Stan (Jay Jay Warren) is living with his grandfather Ellis (Timothy Bottoms) on the edge of the woods. When neighbor Bane (Frank Whaley) is bitten by a vampire while hunting, he decides to snooze the day away in Ellis’s shed. This brings nothing but problems for Stan, as Bane tends to munch on anything that comes near him. It does however give his friend Dommer (Cody Kostro) some ideas for dealing with the bullies who have been hounding him.
The opening is suspiciously saccharine, with Stan’s mother waking him for breakfast: “Saturday means pancakes, your favorite.” His parents (Caroline Duncan and Sal Rendino) affectionately tease him about kissing his best gal Roxy (Sofia Happonen) at the Sadie Hawkins dance. This turns out to be a dream, setting the tone for the film as more reflective of harsh reality. The trailer makes it look like a straight-up horror comedy, but there’s a lot of teen angst going on. Stan’s a step away from juvenile hall, Roxy’s stepfather hits her mother, and Dommer loses his shit completely because of being harassed at school. The scene when he corners head bully Marble (Chris Petrovski), venting about what an asshole Marble is to him, is heartbreaking.
The odd creature hiding in the shed brings to mind ET, and while the era it takes place in isn’t definitively specified (I decided mid-’90s, as Stan uses a Walkman, has a stack of cassette tapes, and spends time moping over physical photographs, and all the high school kids are wearing flannels–plus one of the taglines is “Don’t go there”), it has an ’80s feel. It’s easily comparable to Fright Night and The Lost Boys and other teenage-boy-fights-vampires movies–at least in terms of plot points.

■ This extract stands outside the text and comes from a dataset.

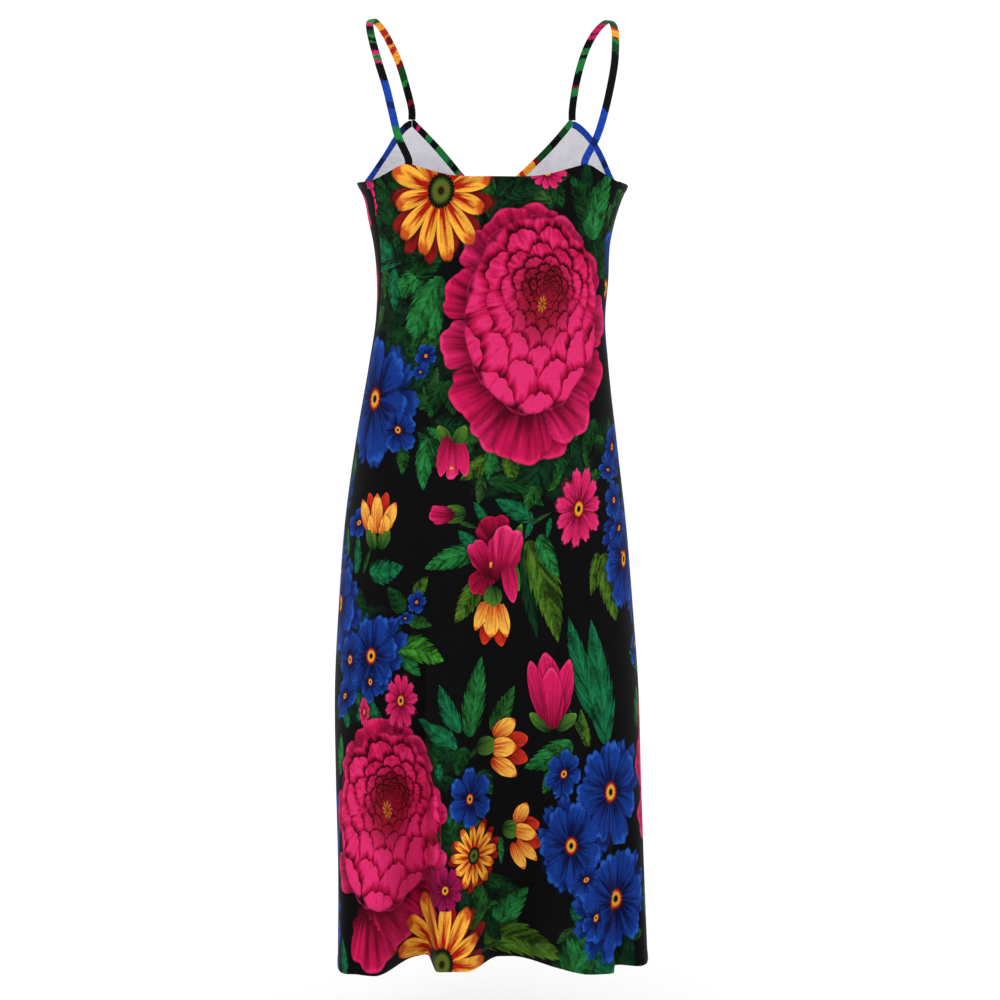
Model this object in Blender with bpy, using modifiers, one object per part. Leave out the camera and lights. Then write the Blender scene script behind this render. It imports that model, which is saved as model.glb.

I’m sure the filmmakers didn’t set out to be racist, but the only people of color in the movie are cruel, cowardly, or stupid. (Though I have to admit, there is a shortage of likable characters–all the protagonists are white, though.) We have bully Pitt (Francisco Burgos), who shows up in the thick of the vampire battle and has to be saved by the guy he came to beat up. There’s Deputy Haiser (Mu-Shaka Benson), who shows up in one scene to hassle Stan and then disappears for the rest of the movie. And then the mean girl who hangs out with Roxy briefly; going by the credits, she has a name, either Christy or Donna, but I don’t know which she’s supposed to be. Oh and let’s not forget the Ancient Vampire (Damian Norfleet) from the very beginning, who’s so interested in biting Bane that he doesn’t notice the sun’s coming up. (Though to be fair, none of these are suit-wearing, erudite vampires–they’re more like if Nosferatu were also a werewolf.)
Women fare little better. Sheriff Dorney (Siobhan Fallon Hogan) is pegged by Ellis as not very bright, and she doesn’t prove him wrong. Aside from her and dead pancake-makin’ Mom, we have Roxy. She provides emotional support and wet dream material (this movie has way too many goddamn dream sequences) when she materializes in Stan’s room as a character from the poster on his wall, Satanic Sorority Sluts. She helps some in the fight, but not before whimpering uselessly in the corner as the vampire advances on her. Not to mention the scene when she’s supposed to be securing the perimeter, but she stops to peruse Stan’s old pictures of her.
Gripes aside, I do have to appreciate Stan’s goodheartedness. One of the taglines for the movie is “Beware the evil within.” On the surface it refers to the shed, but it can also be extended to the potential evil inside a person. Dommer loses his humanity in his obsession with hurting the people who hurt him, but Stan never does. Even though he has as much reason to hate the bullies as Dommer, Stan still shows compassion for them.
Overall, I’m not sorry I watched it, or even that I paid ninety-nine cents to do so on demand. Give it a look if you’re in the mood for beastly vampires and flawed characters.